Food Stamps: Desperate Need or Double Dealing?
Policy + Politics

Food Stamps: Desperate Need or Double Dealing?

Getty Images/The Fiscal Times

A Quincy, Mass., grocery store owner was arrested last week on criminal charges of engaging in a scheme with customers to trade federal food stamp benefits for cash.  This incident, one of many, adds more fuel to Paul Ryan's plan to reform the federal program, which has skyrocketed over the past decade from barely $18 billion in 2001 to more than $80 billion this year.

Ryan, the Republican House Budget Committee chairman, contends the food stamp program is rife with waste and fraud, and he unveiled a budget last month that would dramatically overhaul the program.  Last week, the House Agriculture Committee made the first big down payment on Ryan’s plan of reducing the deficit and averting deep cuts in defense by approving $33 billion in food stamp savings over the next 10 years that would knock two million people off the rolls and likely reduce benefits for 44 million others.

Government spending on food stamps and other “social safety net” programs for the poor, elderly and disabled generates considerable election year heat, especially in times of economic distress and soaring deficits. Former Republican House Speaker Newt Gingrich dubbed President Obama the “food stamp president” because the number of recipients has increased by 14.2 million during the past three years. Yet even more people were added to the program during the administration of Republican President George W. Bush.

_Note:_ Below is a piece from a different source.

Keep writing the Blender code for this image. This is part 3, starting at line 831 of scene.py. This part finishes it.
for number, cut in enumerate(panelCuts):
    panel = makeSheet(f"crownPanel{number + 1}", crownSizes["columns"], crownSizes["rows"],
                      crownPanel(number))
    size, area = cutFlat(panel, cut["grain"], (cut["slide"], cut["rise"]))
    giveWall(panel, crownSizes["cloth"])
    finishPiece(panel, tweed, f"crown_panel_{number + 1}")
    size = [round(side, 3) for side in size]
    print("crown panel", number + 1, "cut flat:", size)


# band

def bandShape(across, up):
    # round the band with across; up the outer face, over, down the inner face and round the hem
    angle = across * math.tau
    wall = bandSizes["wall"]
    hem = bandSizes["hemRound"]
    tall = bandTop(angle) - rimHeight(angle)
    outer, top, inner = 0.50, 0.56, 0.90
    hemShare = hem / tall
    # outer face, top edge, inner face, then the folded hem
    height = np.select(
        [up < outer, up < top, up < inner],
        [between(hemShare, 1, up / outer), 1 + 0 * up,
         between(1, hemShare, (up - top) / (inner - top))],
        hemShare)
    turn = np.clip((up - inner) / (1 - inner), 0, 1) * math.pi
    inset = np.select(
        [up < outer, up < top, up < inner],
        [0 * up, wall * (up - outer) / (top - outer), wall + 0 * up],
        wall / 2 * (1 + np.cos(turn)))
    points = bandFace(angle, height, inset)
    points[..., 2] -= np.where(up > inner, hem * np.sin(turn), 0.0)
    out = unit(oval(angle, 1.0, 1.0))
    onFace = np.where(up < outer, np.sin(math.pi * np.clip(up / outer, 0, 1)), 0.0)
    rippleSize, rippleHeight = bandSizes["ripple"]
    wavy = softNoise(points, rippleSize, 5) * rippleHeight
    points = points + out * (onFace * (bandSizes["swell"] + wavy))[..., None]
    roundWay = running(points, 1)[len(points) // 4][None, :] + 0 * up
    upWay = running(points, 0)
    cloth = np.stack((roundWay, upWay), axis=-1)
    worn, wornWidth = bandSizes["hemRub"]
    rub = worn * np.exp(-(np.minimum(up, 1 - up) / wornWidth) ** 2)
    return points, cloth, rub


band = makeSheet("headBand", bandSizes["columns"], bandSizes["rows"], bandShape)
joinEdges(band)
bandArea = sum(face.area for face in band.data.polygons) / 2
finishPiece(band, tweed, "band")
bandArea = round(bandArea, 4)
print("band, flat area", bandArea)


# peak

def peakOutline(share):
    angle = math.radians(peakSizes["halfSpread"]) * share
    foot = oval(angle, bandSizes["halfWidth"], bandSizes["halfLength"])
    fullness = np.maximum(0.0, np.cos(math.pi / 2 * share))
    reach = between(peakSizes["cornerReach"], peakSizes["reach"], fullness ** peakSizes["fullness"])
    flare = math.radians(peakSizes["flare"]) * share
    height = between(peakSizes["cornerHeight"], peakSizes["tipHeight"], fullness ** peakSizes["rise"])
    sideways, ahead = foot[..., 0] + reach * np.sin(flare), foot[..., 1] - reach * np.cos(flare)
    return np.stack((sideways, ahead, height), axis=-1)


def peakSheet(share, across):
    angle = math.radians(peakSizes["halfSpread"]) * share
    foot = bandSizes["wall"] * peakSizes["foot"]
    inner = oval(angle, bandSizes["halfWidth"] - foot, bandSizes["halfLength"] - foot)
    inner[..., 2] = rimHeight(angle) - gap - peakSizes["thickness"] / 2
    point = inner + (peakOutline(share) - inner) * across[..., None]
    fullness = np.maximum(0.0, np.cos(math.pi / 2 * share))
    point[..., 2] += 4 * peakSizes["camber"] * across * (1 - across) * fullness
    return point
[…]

Few doubt the vital importance of the food stamp program in helping millions of Americans to make ends meet and put food on the table. The challenge today for the White House and a sorely divided Congress is to balance reform, the needs of the working poor and others who have been unable to find a job in the worst recession of modern times. Yet lawmakers and policy experts appear to be so deeply entrenched in their views that it is hard to see how they will find common ground.

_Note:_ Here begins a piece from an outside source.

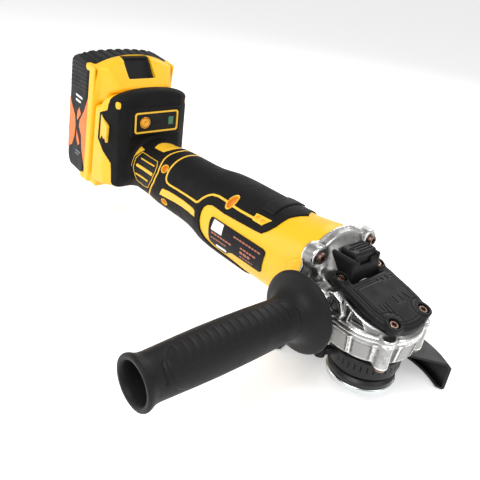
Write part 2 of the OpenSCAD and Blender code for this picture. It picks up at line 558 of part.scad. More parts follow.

The House Agriculture Committee vote was largely symbolic because nobody thinks Senate Democrats would go along with such a draconian cut and Obama is opposed to sharp reductions in food stamps and other nutrition programs for the poor. Yet as Congress gears up this week to rewrite major farm subsidy and nutritional support legislation, the burgeoning food stamp program looms as a likely target for long term spending cuts.
For one thing, The Congressional Budget Office reported that 45 million -- one out of seven -- people in 2011 received Supplemental Nutrition Assistance Program (SNAP) benefits, a 70% increase from 2007.

This is due in large part to the adverse impact of the recession, a temporary increase in SNAP benefits under the Recovery Act, and a change in how people qualify for the program. While critics complain about the program’s mushrooming cost and vulnerability to abuse and rip-offs, others credit SNAP with helping to counteract the spread of poverty during the Great Recession, putting food on the table of low-income families and encouraging the poor to find jobs.

“There is no denying that SNAP provides important support for many Americans.  That’s why it’s important that we ensure the integrity of this program,” House Agriculture Committee Chairman Frank Lucas, R-Okla., said last week in defending the huge proposed cuts. “The committee demonstrated that we are committed to doing our part to reduce the debt and provide nutrition assistance for American families most in need.”

However, Rep. Collin Peterson of Minnesota, the ranking Democrat on the committee, responded, "Taking a meat ax to nutrition programs that feed millions of hard-working families in an effort to avoid defense cuts is not a serious way to achieve deficit reduction." 

A TIME TO SOW, A TIME TO REAP
One reason Democrats are dismissing last week’s House Agriculture Committee action is that lawmakers exclusively targeted SNAP for deep cuts while leaving farm subsidy and insurance programs unscathed. Typically, Congress lumps farm programs and food stamps together in authorizing and appropriating funds, and advocates for the agriculture industry and the poor frequently make tradeoffs to protect their respective constituencies.

This time, however, the farm states and agricultural interests prevailed over the urban and rural poor. “No other program under the agriculture committee’s jurisdiction would face any cut under the proposal, despite frequent calls for reform of the nation’s farm subsidies – 74 percent of which go to the largest, most profitable farms,” the left-leaning Center on Budget and Policy Priorities said in a statement last week.

“If you gave me a choice to put a bulls-eye on the most egregious example of waste, fraud and abuse in the federal government, it would be the farm programs,” said Scott Lilly, a former Democratic chief of staff of the House Appropriations Committee. “But these guys get elected to Congress in order to serve on the Agriculture Committee because they were elected to protect those programs, so they will cut anything before they cut those subsidies that go largely to millionaire producers.”

The Senate Agriculture Committee on Wednesday will begin work on a new major farm and nutrition bill that would cut about $23 billion in spending over the coming decade to help reduce the deficit. But unlike the House approach, the Senate would achieve most of the savings through reductions in agriculture assistance, while cutting the food stamp program by only $4 billion.

The Obama administration has proposed reducing the deficit by $32 billion over 10 years by eliminating direct farm payments, decreasing subsidies to crop insurance companies, and better targeting conservation funding, but with no cuts in food and nutrition programs.